═════ Data to process ═════

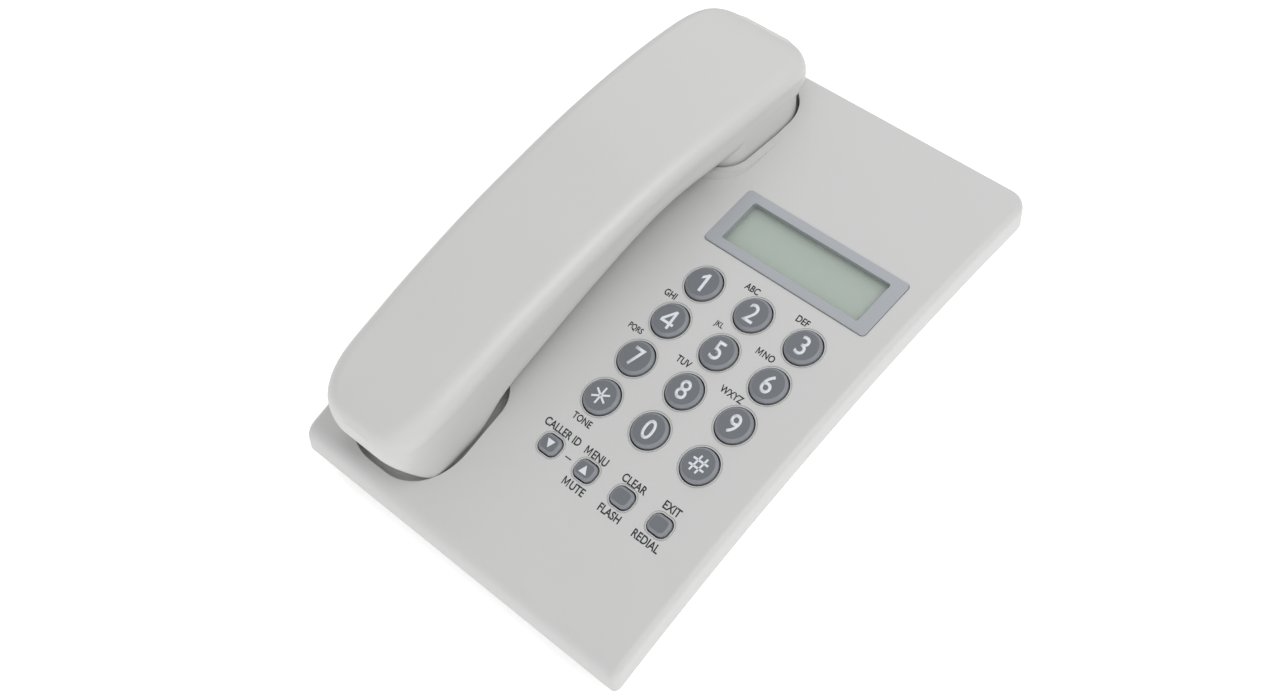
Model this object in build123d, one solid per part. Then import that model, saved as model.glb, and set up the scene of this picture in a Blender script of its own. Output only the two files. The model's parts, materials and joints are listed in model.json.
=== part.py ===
from build123d import *
import math
import os

# Corded desk telephone. Millimetres. X is the width, +X to the keypad side;
# Y is the depth, +Y to the back; Z is up from the table, at the feet.
# The base's top is one arch about an axis along X. Places on it are given as
# x and s, the distance along the arch from the front edge.

# ---------------------------------------------------------------- base
base_width = 150.0
base_depth = 205.0
front_top = 16.0          # height of the top's front edge, before its rounding
back_top = 72.5           # height of the top's back edge
arch_radius = 733.0
rim_height = 8.3          # depth of the top housing's side wall
wall = 2.4
back_corner = 8.0
edge_round = 2.4
front_round = 6.5
foot_height = 2.0
shell_gap = 0.2           # between the two housings' walls
side_tuck = 5.5           # how far the lower tub starts inside the rim
side_lean = 0.667         # how far its sides lean in for each mm down
front_lean = 0.75
tub_back = 0.4293 * base_depth   # the tub's back wall

# ---------------------------------------------------------------- keypad
key_columns = tuple(share * base_width for share in (0.0543, 0.2002, 0.3461))
key_rows = (121.3, 103.85, 86.4, 68.95)
key_names = ("1", "2", "3", "4", "5", "6", "7", "8", "9", "star", "0", "hash")
key_radius = 6.4
key_proud = 1.5
key_bevel = 0.9
function_x = tuple(share * base_width for share in (0.034, 0.144, 0.254, 0.364))
function_s = 46.05
function_names = ("down", "up", "flash", "redial")
function_half = (3.95, 3.25)
function_corner = 2.5
function_proud = 1.4
key_gap = 0.55            # round each key in its hole
key_travel = 1.5
flange_width = 1.2
flange_thick = 0.8
flange_gap = 0.12         # under the housing's skin
mat_gap = 0.3             # left under a pressed key
mat_thick = 1.0
mat_margin = 4.0
ring_width = 0.4          # fine groove round each key's hole
ring_depth = 0.35
ring_gap = 0.3

# ---------------------------------------------------------------- display
bezel_x = 0.2013 * base_width
bezel_s = 148.0
bezel_size = (0.4687 * base_width, 24.8)
bezel_corner = 1.6
bezel_thick = 3.6
bezel_proud = 0.5
bezel_gap = 0.15
window_size = (bezel_size[0] - 10.7, 17.7)
window_corner = 0.8
lens_lip = 1.6
lens_thick = 1.0
lens_depth = 1.5          # from the bezel's face to the lens
panel_size = (bezel_size[0] - 4.3, 22.0)
panel_thick = 2.0

# ---------------------------------------------------------------- cradle
handset_x = -0.28 * base_width
ear_half = 0.182 * base_width           # half width of the handset at the ear end
mouth_half = 0.861 * ear_half
cradle_gap = 0.9
ear_front, ear_back = 0.2317 * base_depth, 0.4707 * base_depth
ear_depth = 6.5
ear_corner = 11.0
ear_back_corner = 16.0
mouth_front, mouth_back = -0.4746 * base_depth, -0.2439 * base_depth
mouth_depth = 6.0
mouth_corner = 20.0
lip_width = 2.8           # raised lip round the front of the ear pocket
lip_slope = 3.4           # degrees; the arch there falls more steeply
lip_from = 0.361 * base_depth
hook_x, hook_y = handset_x, 0.283 * base_depth
hook_size = (9.0, 7.0)
hook_travel = 4.0
hook_gap = 0.3
tab_size = (11.0, 2.2, 9.0)

# ---------------------------------------------------------------- handset
shell_wall = 2.2
seat_gap = 0.4            # between a cup's face and its pocket's floor
seam_gap = 0.05

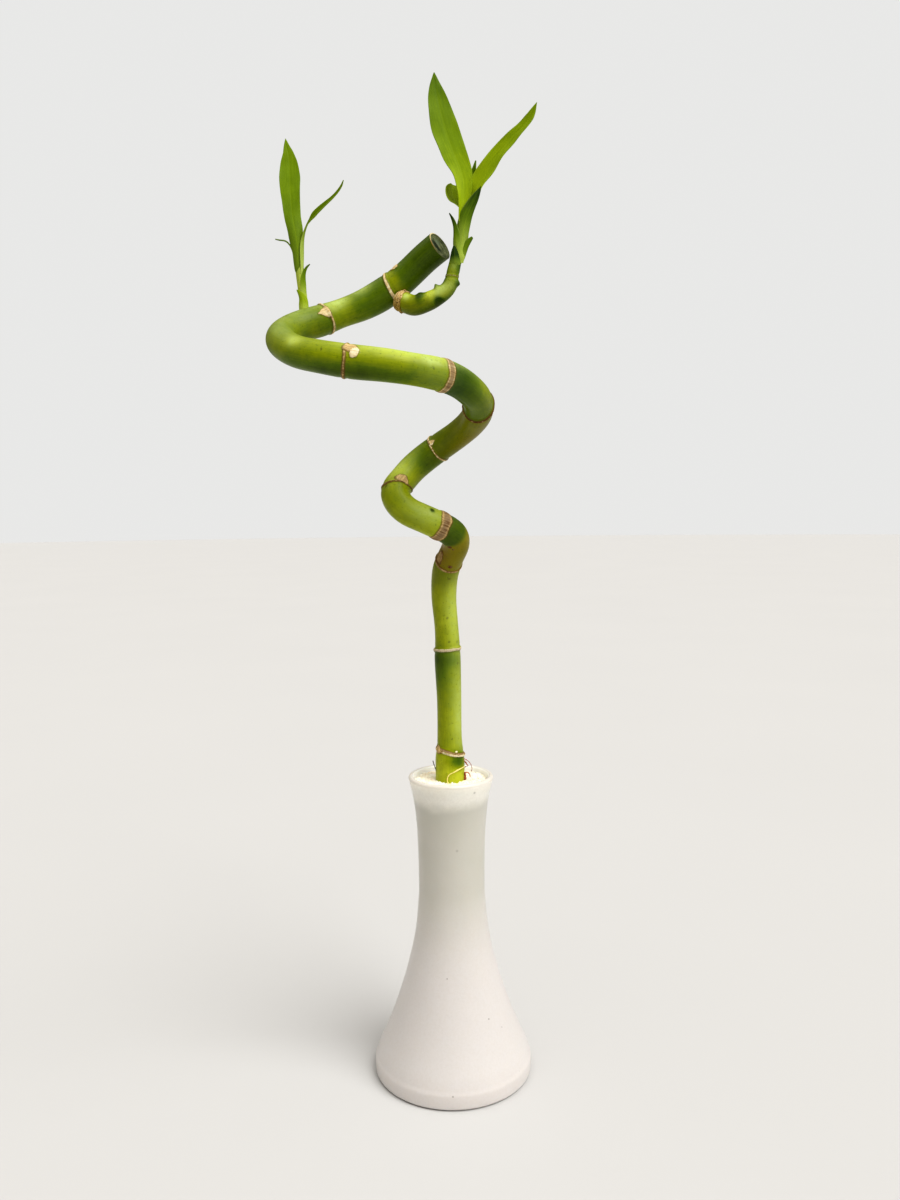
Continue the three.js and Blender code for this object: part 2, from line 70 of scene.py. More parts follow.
# The outer wall from the band round the foot to the rim, as radius and height
VASE_LINE = (
    (38.45, 8.6),
    (36.8, 13.0),
    (33.4, 20.5),
    (28.9, 32.0),
    (22.9, 51.0),
    (18.5, 70.0),
    (16.6, 88.0),
    (16.4, 98.0),
    (16.8, 120.0),
    (18.1, 135.5),
    (20.1, 145.3),
    (20.9, VASE_HEIGHT - WALL / 2),
)

# Small dark marks on the vase: x, y, z, their radius and how dark they are from 0 to 1
VASE_SPECKS = (
    (-2.7, -21.6, 55.6, 0.45, 0.6),
    (17.3, -21.8, 35.4, 0.5, 0.7),
    (23.7, -18.2, 29.3, 0.4, 0.5),
    (32.2, -21.6, 8.8, 0.5, 0.6),
    (-0.4, -39.0, 7.1, 0.55, 0.6),
    (2.7, -16.5, 116.9, 0.9, 0.25),
    (11.3, -16.7, 145.4, 0.9, 0.35),
)

# The cane from its foot in the gravel to its cut end: x, y, z and its diameter there
CANE_LINE = (
    # straight stem
    (-0.4, 0, 45, 13.8),
    (-0.3, 0, 149, 14.2),
    (-0.3, 0, 160, 14.1),
    (-0.3, 0, 163.5, 12.6),
    (-0.4, 0, 170, 11.9),
    (-0.4, 0, 187, 11.9),
    (-1, 0, 209, 12.7),
    (-1, 0, 216, 11.9),
    (-1.5, 0, 225, 11.5),
    (-2.5, -1, 238, 12),
    (-2, -4, 248, 12.6),
    # first bend to the right, coming forward
    (-1, -7, 253, 12.9),
    (1.5, -11.5, 259, 12.3),
    (3.5, -15.5, 263.5, 12.6),
    (3, -19.5, 268, 13),
    # first pass across the front, to the left
    (-0.5, -23, 271, 13.1),
    (-5.5, -25.5, 273.5, 13),
    (-12, -27, 276.5, 12.9),
    (-18.5, -27, 279.5, 13),
    # first bend to the left, going back
    (-23, -25, 284, 13.2),
    (-24.2, -21.5, 288.8, 13.6),
    (-21, -18, 293.6, 13),
    # first pass behind, to the right
    (-16, -14.5, 299.5, 13.1),
    (-10, -13.5, 304.5, 13.2),
    (-3.5, -15.5, 309, 13),
    (4.5, -21.5, 314, 12.6),
    # second bend to the right, coming forward
    (10.5, -29.5, 318.5, 12.8),
    (13.5, -39, 322.5, 13.2),
    (13, -48, 326.5, 12.8),
    (9.5, -56.5, 329.5, 12.8),
    # second pass across the front, to the left
    (4, -63, 332.5, 13),
    (-3, -68, 334.5, 13.4),
    (-13, -71.5, 336, 12.9),
    (-25, -74, 337.5, 13.3),
    (-38, -73.5, 339, 13.7),
    (-52, -69, 342, 13.2),
    # second bend to the left, going back
    (-60.5, -64, 344.5, 13.1),
    (-66.5, -58, 348, 13),
    (-70, -50.5, 352.3, 13),
    (-68, -43.5, 356.6, 13.1),
    # last pass, to the right and up
    (-62, -37.5, 360.5, 13.3),
    (-55, -34, 363, 13.5),
    (-47, -31, 366.5, 12.1),
    (-37, -29, 370.5, 13),
    (-28.5, -28.5, 375, 13.7),
    (-19.5, -29.5, 381, 12.9),
    (-8.5, -33, 390, 12.7),
    (-2.5, -35.5, 394, 12.8),
)
# The buried length has few rows, and the rest one every half millimetre
BURIED = 98.0
BURIED_ROWS = 15
CANE_SIDES = 72
CANE_STEP = 0.5
# A stem's rows stop this far short of the end of its line
END_GAP = 0.01
# How far the cut end leans: how much longer the sides are that face +X, +Y and +Z, for each millimetre of
# radius, and over what length of the cane
CUT_SLOPE = (0.026, 0.17, 0.067)
CUT_REACH = 6.0
# The steps of the cut end from its edge to its middle: how wide each is, and how far it rises
CUT_INSETS = (
    (0.2, 0.1),
    (0.3, -0.05),
    (0.2, -0.3),
    (0.9, -0.18),
    (1.1, 0.06),
    (1.2, 0.03),
    (1.0, -0.06),
)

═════

### Challenge:
Please quote the records above exactly, without skipping a line.

### Finished task:
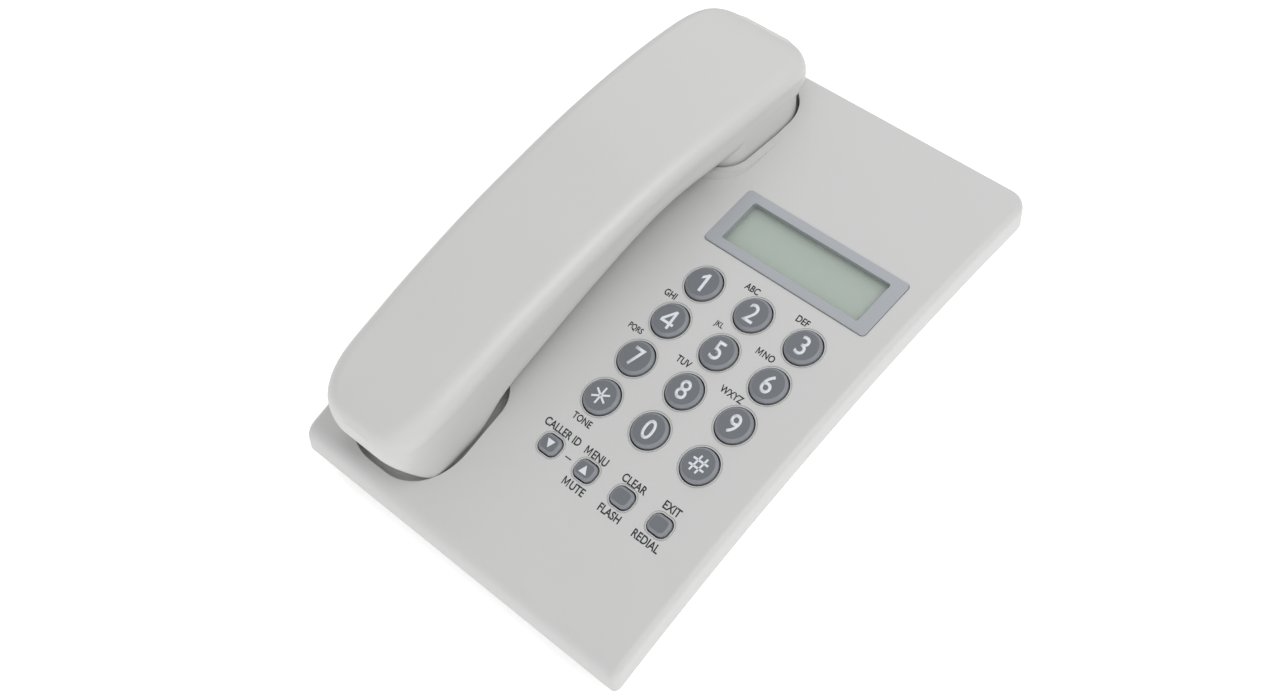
Model this object in build123d, one solid per part. Then import that model, saved as model.glb, and set up the scene of this picture in a Blender script of its own. Output only the two files. The model's parts, materials and joints are listed in model.json.
=== part.py ===
from build123d import *
import math
import os

# Corded desk telephone. Millimetres. X is the width, +X to the keypad side;
# Y is the depth, +Y to the back; Z is up from the table, at the feet.
# The base's top is one arch about an axis along X. Places on it are given as
# x and s, the distance along the arch from the front edge.

# ---------------------------------------------------------------- base
base_width = 150.0
base_depth = 205.0
front_top = 16.0          # height of the top's front edge, before its rounding
back_top = 72.5           # height of the top's back edge
arch_radius = 733.0
rim_height = 8.3          # depth of the top housing's side wall
wall = 2.4
back_corner = 8.0
edge_round = 2.4
front_round = 6.5
foot_height = 2.0
shell_gap = 0.2           # between the two housings' walls
side_tuck = 5.5           # how far the lower tub starts inside the rim
side_lean = 0.667         # how far its sides lean in for each mm down
front_lean = 0.75
tub_back = 0.4293 * base_depth   # the tub's back wall

# ---------------------------------------------------------------- keypad
key_columns = tuple(share * base_width for share in (0.0543, 0.2002, 0.3461))
key_rows = (121.3, 103.85, 86.4, 68.95)
key_names = ("1", "2", "3", "4", "5", "6", "7", "8", "9", "star", "0", "hash")
key_radius = 6.4
key_proud = 1.5
key_bevel = 0.9
function_x = tuple(share * base_width for share in (0.034, 0.144, 0.254, 0.364))
function_s = 46.05
function_names = ("down", "up", "flash", "redial")
function_half = (3.95, 3.25)
function_corner = 2.5
function_proud = 1.4
key_gap = 0.55            # round each key in its hole
key_travel = 1.5
flange_width = 1.2
flange_thick = 0.8
flange_gap = 0.12         # under the housing's skin
mat_gap = 0.3             # left under a pressed key
mat_thick = 1.0
mat_margin = 4.0
ring_width = 0.4          # fine groove round each key's hole
ring_depth = 0.35
ring_gap = 0.3

# ---------------------------------------------------------------- display
bezel_x = 0.2013 * base_width
bezel_s = 148.0
bezel_size = (0.4687 * base_width, 24.8)
bezel_corner = 1.6
bezel_thick = 3.6
bezel_proud = 0.5
bezel_gap = 0.15
window_size = (bezel_size[0] - 10.7, 17.7)
window_corner = 0.8
lens_lip = 1.6
lens_thick = 1.0
lens_depth = 1.5          # from the bezel's face to the lens
panel_size = (bezel_size[0] - 4.3, 22.0)
panel_thick = 2.0

# ---------------------------------------------------------------- cradle
handset_x = -0.28 * base_width
ear_half = 0.182 * base_width           # half width of the handset at the ear end
mouth_half = 0.861 * ear_half
cradle_gap = 0.9
ear_front, ear_back = 0.2317 * base_depth, 0.4707 * base_depth
ear_depth = 6.5
ear_corner = 11.0
ear_back_corner = 16.0
mouth_front, mouth_back = -0.4746 * base_depth, -0.2439 * base_depth
mouth_depth = 6.0
mouth_corner = 20.0
lip_width = 2.8           # raised lip round the front of the ear pocket
lip_slope = 3.4           # degrees; the arch there falls more steeply
lip_from = 0.361 * base_depth
hook_x, hook_y = handset_x, 0.283 * base_depth
hook_size = (9.0, 7.0)
hook_travel = 4.0
hook_gap = 0.3
tab_size = (11.0, 2.2, 9.0)

# ---------------------------------------------------------------- handset
shell_wall = 2.2
seat_gap = 0.4            # between a cup's face and its pocket's floor
seam_gap = 0.05

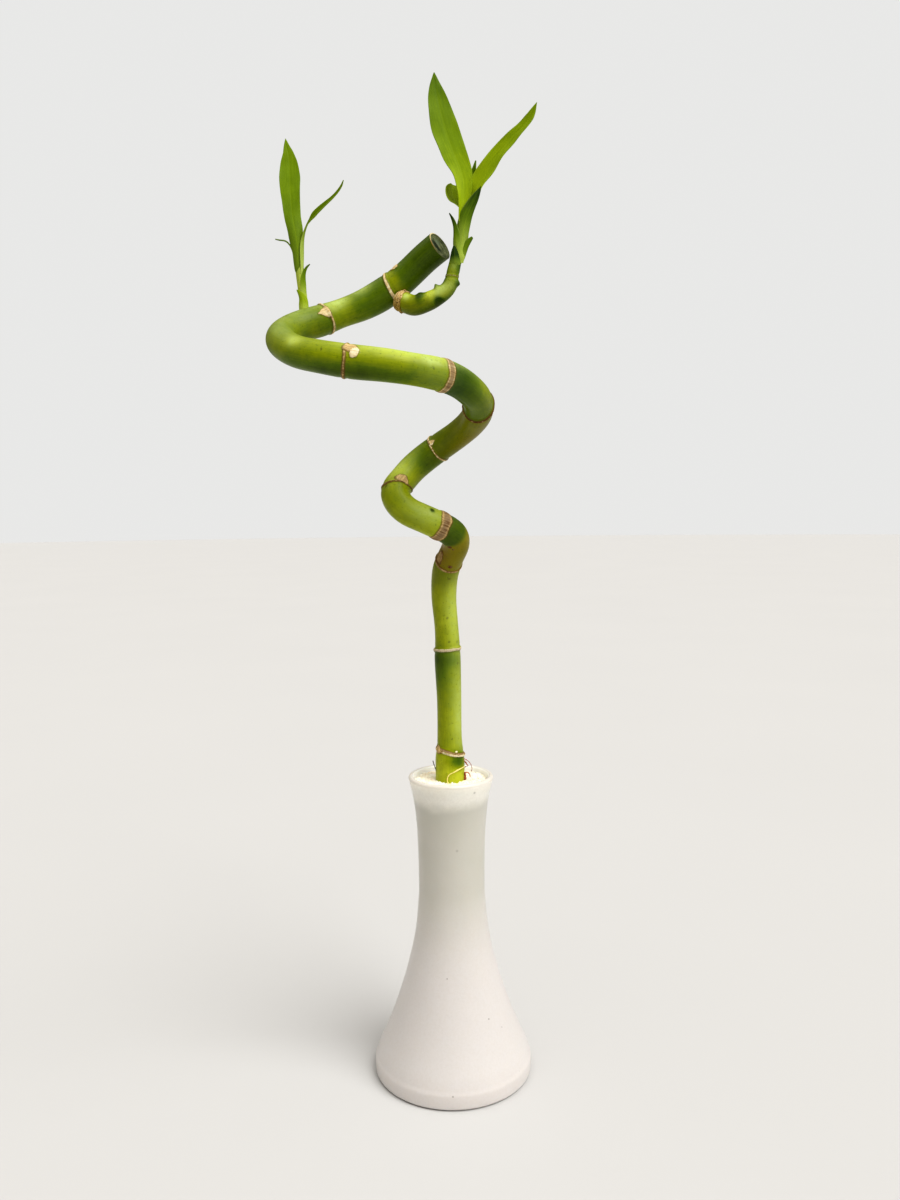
Continue the three.js and Blender code for this object: part 2, from line 70 of scene.py. More parts follow.
# The outer wall from the band round the foot to the rim, as radius and height
VASE_LINE = (
    (38.45, 8.6),
    (36.8, 13.0),
    (33.4, 20.5),
    (28.9, 32.0),
    (22.9, 51.0),
    (18.5, 70.0),
    (16.6, 88.0),
    (16.4, 98.0),
    (16.8, 120.0),
    (18.1, 135.5),
    (20.1, 145.3),
    (20.9, VASE_HEIGHT - WALL / 2),
)

# Small dark marks on the vase: x, y, z, their radius and how dark they are from 0 to 1
VASE_SPECKS = (
    (-2.7, -21.6, 55.6, 0.45, 0.6),
    (17.3, -21.8, 35.4, 0.5, 0.7),
    (23.7, -18.2, 29.3, 0.4, 0.5),
    (32.2, -21.6, 8.8, 0.5, 0.6),
    (-0.4, -39.0, 7.1, 0.55, 0.6),
    (2.7, -16.5, 116.9, 0.9, 0.25),
    (11.3, -16.7, 145.4, 0.9, 0.35),
)

# The cane from its foot in the gravel to its cut end: x, y, z and its diameter there
CANE_LINE = (
    # straight stem
    (-0.4, 0, 45, 13.8),
    (-0.3, 0, 149, 14.2),
    (-0.3, 0, 160, 14.1),
    (-0.3, 0, 163.5, 12.6),
    (-0.4, 0, 170, 11.9),
    (-0.4, 0, 187, 11.9),
    (-1, 0, 209, 12.7),
    (-1, 0, 216, 11.9),
    (-1.5, 0, 225, 11.5),
    (-2.5, -1, 238, 12),
    (-2, -4, 248, 12.6),
    # first bend to the right, coming forward
    (-1, -7, 253, 12.9),
    (1.5, -11.5, 259, 12.3),
    (3.5, -15.5, 263.5, 12.6),
    (3, -19.5, 268, 13),
    # first pass across the front, to the left
    (-0.5, -23, 271, 13.1),
    (-5.5, -25.5, 273.5, 13),
    (-12, -27, 276.5, 12.9),
    (-18.5, -27, 279.5, 13),
    # first bend to the left, going back
    (-23, -25, 284, 13.2),
    (-24.2, -21.5, 288.8, 13.6),
    (-21, -18, 293.6, 13),
    # first pass behind, to the right
    (-16, -14.5, 299.5, 13.1),
    (-10, -13.5, 304.5, 13.2),
    (-3.5, -15.5, 309, 13),
    (4.5, -21.5, 314, 12.6),
    # second bend to the right, coming forward
    (10.5, -29.5, 318.5, 12.8),
    (13.5, -39, 322.5, 13.2),
    (13, -48, 326.5, 12.8),
    (9.5, -56.5, 329.5, 12.8),
    # second pass across the front, to the left
    (4, -63, 332.5, 13),
    (-3, -68, 334.5, 13.4),
    (-13, -71.5, 336, 12.9),
    (-25, -74, 337.5, 13.3),
    (-38, -73.5, 339, 13.7),
    (-52, -69, 342, 13.2),
    # second bend to the left, going back
    (-60.5, -64, 344.5, 13.1),
    (-66.5, -58, 348, 13),
    (-70, -50.5, 352.3, 13),
    (-68, -43.5, 356.6, 13.1),
    # last pass, to the right and up
    (-62, -37.5, 360.5, 13.3),
    (-55, -34, 363, 13.5),
    (-47, -31, 366.5, 12.1),
    (-37, -29, 370.5, 13),
    (-28.5, -28.5, 375, 13.7),
    (-19.5, -29.5, 381, 12.9),
    (-8.5, -33, 390, 12.7),
    (-2.5, -35.5, 394, 12.8),
)
# The buried length has few rows, and the rest one every half millimetre
BURIED = 98.0
BURIED_ROWS = 15
CANE_SIDES = 72
CANE_STEP = 0.5
# A stem's rows stop this far short of the end of its line
END_GAP = 0.01
# How far the cut end leans: how much longer the sides are that face +X, +Y and +Z, for each millimetre of
# radius, and over what length of the cane
CUT_SLOPE = (0.026, 0.17, 0.067)
CUT_REACH = 6.0
# The steps of the cut end from its edge to its middle: how wide each is, and how far it rises
CUT_INSETS = (
    (0.2, 0.1),
    (0.3, -0.05),
    (0.2, -0.3),
    (0.9, -0.18),
    (1.1, 0.06),
    (1.2, 0.03),
    (1.0, -0.06),
)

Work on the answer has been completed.